Di saat seseorang yang ada pada puncak semangatnya menjalankan rencana meraih ambisi dan cita-cita, tiba-tiba terhenti total oleh datangnya kematian. Seorang bupati yang baru tiga bulan menjabat, tiba-tiba meninggal karena serangan jantung. Banyak publik figur yang sedang berada pada puncak karir dan publisitasnya, secara tiba-tiba tewas kecelakaan. Sering pula kita saksikan, orang yang dikagumi masyarakat kesuksesan, kecendikiawanan, ketenarannya. Sehingga semua orang memimpikan status dan posisinya. Tapi ternyata di balik itu semua, kesibukan dan ketenaran hanya memberikan kelelahan dan setetes kepuasan batin yang semu pula. Sampai-sampai tidak tersedia waktu buat istirahat dan keluarga, apalagi Allah yang tidak tampak, tentu terlupakan.

Kita harus sadar, bahwa pola pikir dan pandangan manusia sekarang ternyata sudah melenceng jauh dari hakekat dan tujuan hidup semula. Pakem yang benar menetapkan dunia ini hanya sebagai persinggahan sementara. Dan akhiratlah kampung sebenarnya yang abadi. Namun manusia dilupakan syaitan, dengan kesibukan, kemewahan dan fatamorgana kesejahteraan hidup.

“Yang demikian itu karena mereka mencintai kehidupan dunia melebihi kehidupan akhirat. Dan bahwasannya Allah, tidak memberikan petunjuk kepada orang-orang yang kafir”. (Qs. 16 : 107)

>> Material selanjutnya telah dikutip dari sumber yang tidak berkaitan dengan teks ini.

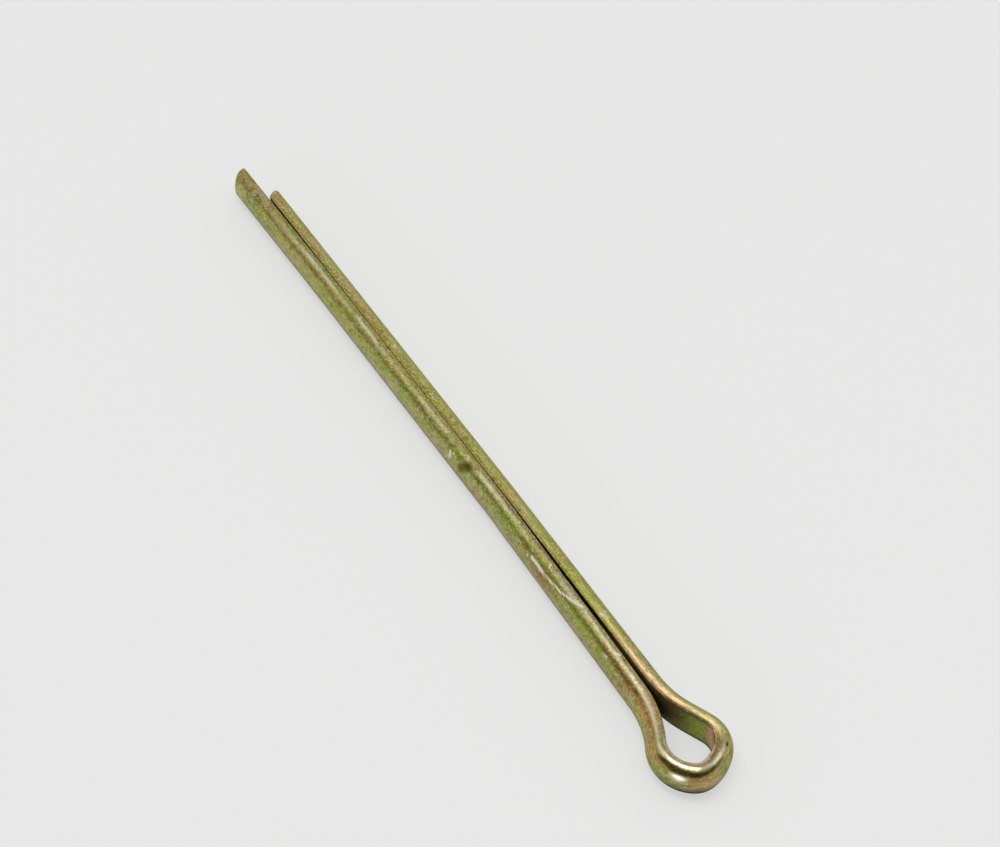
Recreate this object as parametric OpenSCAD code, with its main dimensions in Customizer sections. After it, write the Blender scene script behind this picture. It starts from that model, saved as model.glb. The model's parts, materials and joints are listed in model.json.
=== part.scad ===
// Split cotter pin folded from one length of half-round steel wire.
// X runs along the closed shank towards the tips, Y is positive on the long leg's side, and Z is up
// as the pin lies. The origin is on the shank's axis, where the two legs close together.

/* [Shank] */
// Diameter of the closed shank, two half-round legs together
shank_d = 4.6; // [4:0.05:5.2]
// Gap left between the two flats where the legs lie together
leg_gap = 0.05; // [0.03:0.01:0.12]
// Width of the broken edge along the two long corners of the half-round wire
edge_break = 0.12; // [0.05:0.01:0.25]
// Length of the short leg from where the legs close to its end
short_leg = 60.8; // [45:0.1:90]
// How far the long leg stands out past the short one
leg_excess = 5.4; // [3:0.1:10]

/* [Spring in the legs] */
// Angle between the long leg and the shank's line on the eye side
long_leg_spread = 1.45; // [1.2:0.05:2]
// Angle between the short leg and the shank's line on the eye side
short_leg_lean = 0.55; // [0.3:0.05:0.8]
// Straight run of the long leg between its closed part and the neck
long_run = 32; // [25:0.1:40]
// Where the long leg starts to spring off towards its tip
tip_spring_from = 44; // [20:1:50]
// Angle at which the long leg's end springs off
tip_spring = 0.55; // [0.1:0.05:0.8]
// Radius of the legs' slight bends
spring_r = 60; // [30:1:90]

/* [Tips] */
// Slant of the long leg's sheared end away from a square cut
long_tip_slant = 44; // [25:1:60]
// Square land left at the point of the slanted end
long_tip_land = 1.2; // [0.3:0.1:1.6]
// Length of the bevel on the inner edge of the short leg's end
short_bevel_l = 1.4; // [0.4:0.1:2]
// Width of the bevel on the inner edge of the short leg's end
short_bevel_w = 1.5; // [0.6:0.1:1.8]

/* [Eye] */
// Neck of the long leg: inside radius of the bend out to the eye
long_neck_r = 15.4; // [10:0.1:18]
// Neck of the long leg: angle of the bend
long_neck_turn = 28.7; // [25:0.1:32]
// Side of the eye at the long leg: inside radius
eye_side_r = 3.4; // [2.8:0.1:4.2]
// Side of the eye at the long leg: angle
eye_side_turn = 84.6; // [75:0.1:90]
// Tightest bend of the eye: inside radius
eye_nose_r = 1.2; // [0.8:0.1:1.8]
// Tightest bend of the eye: angle
eye_nose_turn = 48.2; // [40:0.1:55]
// Back of the eye: inside radius
eye_back_r = 5; // [4:0.1:6]
// Back of the eye: angle
eye_back_turn = 35.3; // [28:0.1:42]
// Shoulder of the eye before its straight flank: inside radius
eye_shoulder_r = 2.6; // [2:0.1:3.4]
// Shoulder of the eye before its straight flank: angle
eye_shoulder_turn = 65.6; // [60:0.1:72]
// Neck of the short leg: inside radius of the bend back to the shank
short_neck_r = 14.2; // [8:0.1:16]

/* [Hidden] */
$fn = 96;
wire_r = shank_d / 2;
half_gap = leg_gap / 2;
long_leg = short_leg + leg_excess;
flat_top = sqrt(wire_r ^ 2 - half_gap ^ 2) - edge_break;

// The wire's route is the middle plane of the shank carried round the eye. A pose is [x, y, heading]
// on it, and the wire's round side is always on the right of the heading. A left turn bends the
// flat inwards, a right turn (negative) bends it outwards.
function ahead(a) = [cos(a), sin(a)];
function spot(pose) = [pose[0], pose[1]];
function centre(pose, r, turn) = spot(pose) + sign(turn) * r * ahead(pose[2] + 90);
function after_bend(pose, r, turn) =
    let (end = centre(pose, r, turn) - sign(turn) * r * ahead(pose[2] + turn + 90))
    [end[0], end[1], pose[2] + turn];
function after_run(pose, length) =
    let (end = spot(pose) + length * ahead(pose[2]))
    [end[0], end[1], pose[2]];

eye_side = eye_side_r - half_gap;
eye_nose = eye_nose_r - half_gap;
eye_back = eye_back_r - half_gap;
eye_shoulder = eye_shoulder_r - half_gap;
long_neck = long_neck_r + half_gap;
short_neck = short_neck_r + half_gap;

// Long leg, from the end of its closed part to the eye and round it
long_spring = [0, 0, 180];
long_run_start = after_bend(long_spring, spring_r, -long_leg_spread);
long_neck_start = after_run(long_run_start, long_run);
eye_side_start = after_bend(long_neck_start, long_neck, -long_neck_turn);
eye_nose_start = after_bend(eye_side_start, eye_side, eye_side_turn);
eye_back_start = after_bend(eye_nose_start, eye_nose, eye_nose_turn);
eye_shoulder_start = after_bend(eye_back_start, eye_back, eye_back_turn);
flank_start = after_bend(eye_shoulder_start, eye_shoulder, eye_shoulder_turn);

// The flank's length and the short leg's run are what brings the wire back to the shank's axis
short_neck_turn = flank_start[2] - 360 + short_leg_lean;
flank_dir = ahead(flank_start[2]);
short_dir = ahead(-short_leg_lean);
neck_step = spot(after_bend([0, 0, flank_start[2]], short_neck, -short_neck_turn));
spring_step = spot(after_bend([0, 0, -short_leg_lean], spring_r, short_leg_lean));
to_close = -(spot(flank_start) + neck_step + spring_step);
flank_run = cross(to_close, short_dir) / cross(flank_dir, short_dir);
short_run = cross(to_close, flank_dir) / cross(short_dir, flank_dir);
short_neck_start = after_run(flank_start, flank_run);
short_run_start = after_bend(short_neck_start, short_neck, -short_neck_turn);
short_spring = after_run(short_run_start, short_run);

// Long leg's sprung end
tip_spring_end = after_bend([tip_spring_from, 0, 0], spring_r, tip_spring);
tip_length = (long_leg - tip_spring_end[0]) / cos(tip_spring);

// Sets a piece down in a round step and a fine one, so that neighbours meet exactly
module place(at) {
    coarse = [for (v = at) round(v * 100) / 100];
    translate([coarse[0], coarse[1], 0])
        translate([at[0] - coarse[0], at[1] - coarse[1], 0])
            children();
}

// Section of the wire, its round side towards +X and its two corners broken at 45 degrees
module half_round() {
    break_end = shank_d - flat_top;
    intersection() {
        circle(wire_r);
        polygon([
            [half_gap, -flat_top],
            [half_gap, flat_top],
            [half_gap + break_end, shank_d],
            [half_gap + break_end, -shank_d]
        ]);
    }
}

module bend(pose, r, turn) {
    left = turn > 0;
    place(centre(pose, r, turn))
        rotate_extrude(angle = turn, start = left ? pose[2] - 90 : pose[2] + 90)
            place([r, 0])
                mirror([left ? 0 : 1, 0])
                    half_round();
}

module run(pose, length) {
    place(spot(pose))
        rotate(pose[2])
            rotate([90, 0, 90])
                linear_extrude(length)
                    mirror([1, 0])
                        half_round();
}

// Long leg from its slanted end to where the legs close
module long_shank() {
    run([tip_spring_from, 0, 180], tip_spring_from);
    bend([tip_spring_end[0], tip_spring_end[1], 180 + tip_spring], spring_r, -tip_spring);
    difference() {
        mirror([0, 1, 0])
            run([tip_spring_end[0], -tip_spring_end[1], -tip_spring], tip_length);
        place([long_leg, long_tip_land + tip_spring_end[1] + tip_length * sin(tip_spring)])
            translate([0, 0, -shank_d])
                linear_extrude(2 * shank_d)
                    polygon([
                        [0, 0],
                        [-shank_d * tan(long_tip_slant), shank_d],
                        [shank_d, shank_d],
                        [shank_d, 0]
                    ]);
    }
}

// Short leg from where the legs close to its bevelled end
module short_shank() {
    difference() {
        run([0, 0, 0], short_leg);
        place([short_leg, 0])
            translate([0, 0, -shank_d])
                linear_extrude(2 * shank_d)
                    polygon([[-short_bevel_l, shank_d], [-short_bevel_l, 0], [0, -short_bevel_w], [shank_d, shank_d]]);
    }
}

module eye() {
    bend(eye_side_start, eye_side, eye_side_turn);
    bend(eye_nose_start, eye_nose, eye_nose_turn);
    bend(eye_back_start, eye_back, eye_back_turn);
    bend(eye_shoulder_start, eye_shoulder, eye_shoulder_turn);
    run(flank_start, flank_run);
}

module cotter_pin() {
    color("darkkhaki") {
        long_shank();
        bend(long_spring, spring_r, -long_leg_spread);
        run(long_run_start, long_run);
        bend(long_neck_start, long_neck, -long_neck_turn);
        eye();
        bend(short_neck_start, short_neck, -short_neck_turn);
        run(short_run_start, short_run);
        bend(short_spring, spring_r, short_leg_lean);
        short_shank();
    }
}

cotter_pin();
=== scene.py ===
import json
import math

import bpy
import numpy as np
from mathutils import Matrix, Vector, noise


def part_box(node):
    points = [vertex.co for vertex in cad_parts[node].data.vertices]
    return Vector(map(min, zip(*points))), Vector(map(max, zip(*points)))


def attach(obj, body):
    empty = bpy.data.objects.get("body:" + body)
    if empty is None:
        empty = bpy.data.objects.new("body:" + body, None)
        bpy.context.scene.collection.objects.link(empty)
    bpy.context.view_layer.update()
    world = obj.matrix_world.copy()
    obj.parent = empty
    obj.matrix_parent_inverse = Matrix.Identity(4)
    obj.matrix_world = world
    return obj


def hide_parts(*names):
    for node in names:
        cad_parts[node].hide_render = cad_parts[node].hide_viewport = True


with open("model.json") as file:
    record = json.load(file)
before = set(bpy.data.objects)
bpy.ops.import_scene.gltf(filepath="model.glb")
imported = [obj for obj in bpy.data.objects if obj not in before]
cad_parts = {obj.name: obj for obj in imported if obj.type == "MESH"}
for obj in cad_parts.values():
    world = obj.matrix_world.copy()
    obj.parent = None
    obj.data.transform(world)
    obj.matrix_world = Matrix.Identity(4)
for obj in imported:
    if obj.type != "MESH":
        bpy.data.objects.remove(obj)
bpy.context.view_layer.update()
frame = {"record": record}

# ---------------------------------------------------------------- Camera
# It looks down at about 50 degrees from behind the eye, on the long leg's side. The pin runs away from
# it, up and to the left. Its place, roll and lens were fitted to the pin's outline and rounded.
MM = 0.001
pin_low, pin_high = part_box("cotter_pin")
table_z = pin_low.z


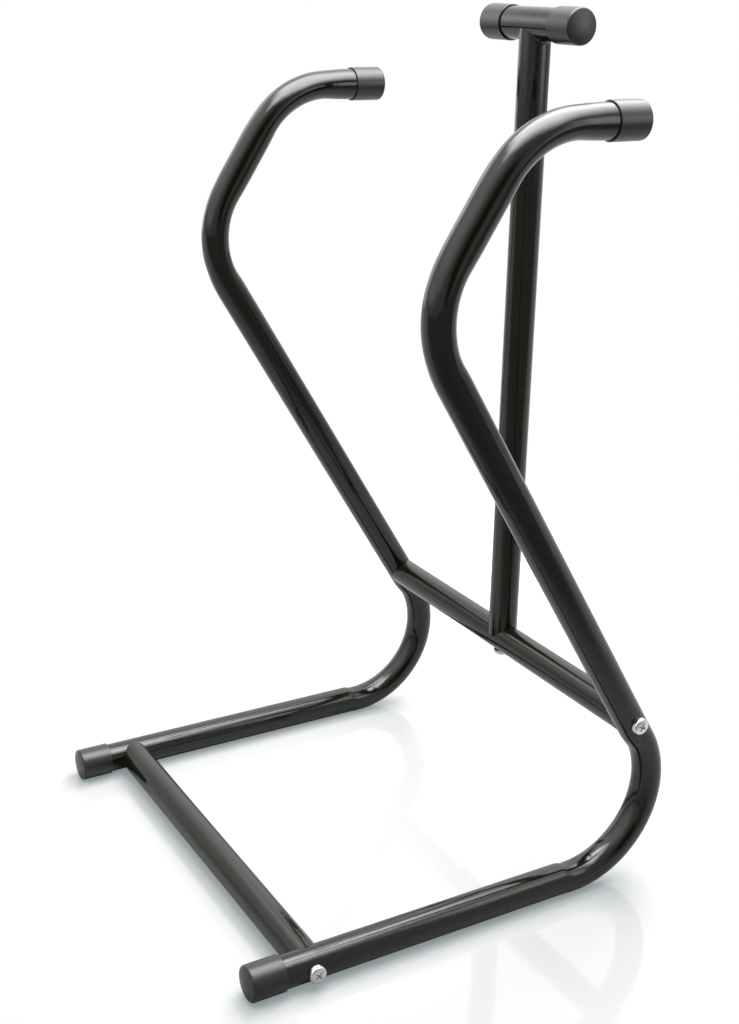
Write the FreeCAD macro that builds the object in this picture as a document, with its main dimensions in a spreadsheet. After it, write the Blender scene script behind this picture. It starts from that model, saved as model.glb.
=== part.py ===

Ketika kesibukan--kesibukan itu telah selesai dengan datangnya pati, manusia baru terperanjat seolah terbangun dari mimpinya. Baru disadari bahwa mereka melanjutkan perjalanan (pergi) ke akhirat tanpa membawa bekal. Semuanya tertinggal di dunia, hasil kerjanya semuanya dipersiapkan dan dihabiskan untuk kebutuhan hidup di dunia. Akhirnya di sana (akhirat) mereka menderita kerugian dan kemelaratan bersama syaitan yang umumnya disebut neraka. Neraka itu bermakna celaka karena seluruh perbekalan tertinggal di dunia.